先日漫画を紹介するサイト「コミックナタリー」で小学館の月刊漫画雑誌IKKIの休刊が発表された。IKKIと言えば日本橋ヨヲコの名作「G戦場へヘヴンズドア」といった名作も輩出していた雑誌で、筆者(独眼鉄)も一目置いていた雑誌でもあった。連載中の漫画でも「金魚屋古書店」や「ゴロンドリーナ」といった作品もあって単行本で楽しみに読んでいた。

しかしそんな力のあった漫画雑誌も、昨今の雑誌の休刊ラッシュの波には逆らえず秋に休刊となった(後に新雑誌を創刊すると言うが…)。

このニュースを知って色々思うところがあった。IKKIという漫画雑誌は、勝手なこっちの個人的な印象として、1990年代(筆者が高校生の頃)の講談社のアフタヌーンのような漫画界のカオスのような漫画雑誌をコンセプトにしていた感があった(勝手な思い込みだが)。この頃のアフタヌーンというのはかなりオタクの最先端というか、「自分の漫画が描ければ自分(その漫画家)の人生くれてやる!!」ではないがかなりカオスな世界で、筆者も熱心な読者だったがあの頃のアフタヌーンに携わっていた人間は、漫画家も編集者も(自分たち含めた)読者もかなりクレージーな人間だった感がある(あの頃のアフタヌーンの漫画家に対するクレージーというのはある種の褒め言葉かも知れない)。

しかしそんなクレージーなアフタヌーンを取り巻く集団が(漫画家も編集者も読者も)、だんだん時が経つにつれて名作のヒットメーカーになっていったのである(事実アフタヌーンの四季賞は漫画家の新人賞の中では一番の有名漫画家を多数輩出している登竜門の賞であるし、「NARUTO」の岸本斉史もアフタヌーンの「無限の住人」に圧倒的な才能の差を突き付けられたと言っていた)。

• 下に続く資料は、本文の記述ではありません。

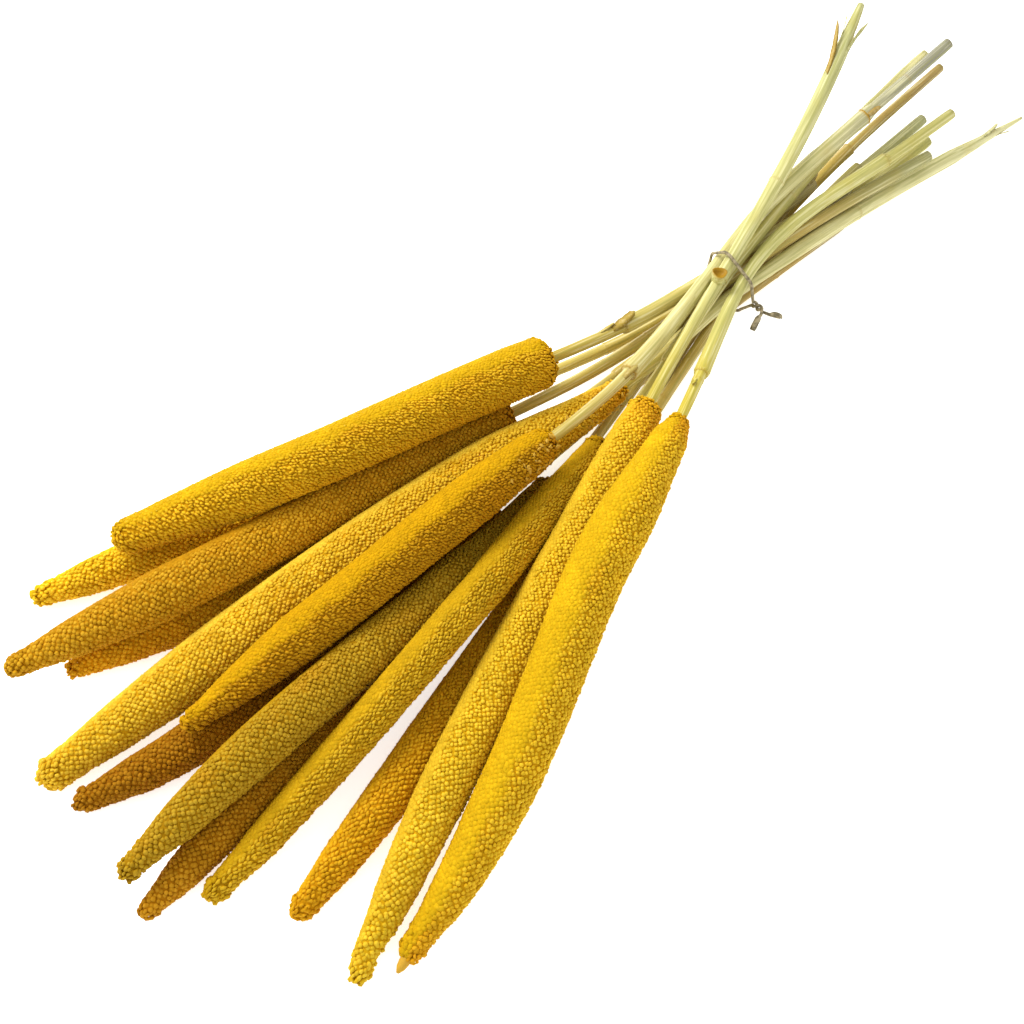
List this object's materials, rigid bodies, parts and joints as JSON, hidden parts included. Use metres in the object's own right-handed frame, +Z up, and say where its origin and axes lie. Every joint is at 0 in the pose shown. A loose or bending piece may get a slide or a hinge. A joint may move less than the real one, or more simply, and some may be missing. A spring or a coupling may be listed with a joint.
{
  "type": "tied bunch of dried pearl millet heads",
  "caption": "Tied bunch of dried pearl millet heads: long grain-covered golden heads on pale cut stems that cross at one thin twist tie, lying flat.",
  "frame": {"origin": "middle of the bunch's bounding box, on the surface that it lies on", "axes": "+Z up; +X along the bunch from the head tips to the cut stem ends; +Y to the left across it"},
  "size_m": [0.6166, 0.2524, 0.0694],
  "materials": {
    "grain_ochre": "matte, dyed ochre grains",
    "grain_bright": "matte, dyed bright yellow grains",
    "grain_orange": "matte, dyed orange-brown grains",
    "grain_gold": "matte, dyed golden grains",
    "stem": "satin, pale straw",
    "tie_paper": "matte, grey-brown paper over wire"
  },
  "bodies": {
    "root": {"head_01": "grain_ochre", "stem_01": "stem", "head_02": "grain_orange", "stem_02": "stem", "head_03": "grain_ochre", "stem_03": "stem", "head_04": "grain_orange", "stem_04": "stem", "head_05": "grain_bright", "stem_05": "stem", "head_06": "grain_gold", "stem_06": "stem", "head_07": "grain_orange", "stem_07": "stem", "head_08": "grain_ochre", "stem_08": "stem", "head_09": "grain_orange", "stem_09": "stem", "head_10": "grain_gold", "stem_10": "stem", "head_11": "grain_orange", "stem_11": "stem", "head_12": "grain_bright", "stem_12": "stem", "head_13": "grain_bright", "stem_13": "stem", "tie": "tie_paper"}
  },
  "joints": []
}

長くなった話を戻すが、IKKIという雑誌は小学館内でもアフタヌーンのようなサブカルチャーの中枢のような雑誌を作りたかったように見える。しかし今回のタイトルではないが失礼ながら「コピーはオリジナルを越えられない」ような実感を受けた。個人的にIKKIはIKKIでもう少し独自の色を着けてもらいたかった(もっともIKKIがアフタヌーンのようなイメージというのは筆者の思い込みなのだが)。

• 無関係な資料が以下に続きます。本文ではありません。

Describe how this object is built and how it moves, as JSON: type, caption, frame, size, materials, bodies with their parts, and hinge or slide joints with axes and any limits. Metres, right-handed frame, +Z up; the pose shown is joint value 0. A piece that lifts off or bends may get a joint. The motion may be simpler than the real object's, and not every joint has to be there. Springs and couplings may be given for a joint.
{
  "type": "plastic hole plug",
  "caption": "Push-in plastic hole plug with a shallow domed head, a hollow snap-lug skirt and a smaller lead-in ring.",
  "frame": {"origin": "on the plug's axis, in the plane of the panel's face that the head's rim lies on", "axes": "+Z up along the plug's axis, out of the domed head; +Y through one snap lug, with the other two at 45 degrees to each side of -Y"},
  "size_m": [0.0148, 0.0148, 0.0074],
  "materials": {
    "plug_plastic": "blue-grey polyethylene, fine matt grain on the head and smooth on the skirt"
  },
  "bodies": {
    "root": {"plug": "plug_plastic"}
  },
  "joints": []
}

話は飛ぶが先日プロレスの棚橋弘至さんの本を読んで棚橋さん曰く「(自分が他の若手2人と新・闘魂三銃士と呼ばれるにあたり)キャッチフレーズで『新○×』や『ポスト○△』と呼んで成功したアダ名はない(そのキャッチフレーズも定着しなかった)」と言っていたがコンセプトの後追いというのは一見ラクそうに見えて、実は難しい事なのである。

モノを作る時の創作活動というのは苦しいものである。しかし(当時のアフタヌーンのように)オリジナルなものが作れて、なおかつ社会からの需要がある場合は(苦しんだ分)無敵になる(勿論成功する保証はできないが)。コンセプトの創作は試行錯誤しながら自分で構築しなければならないものである。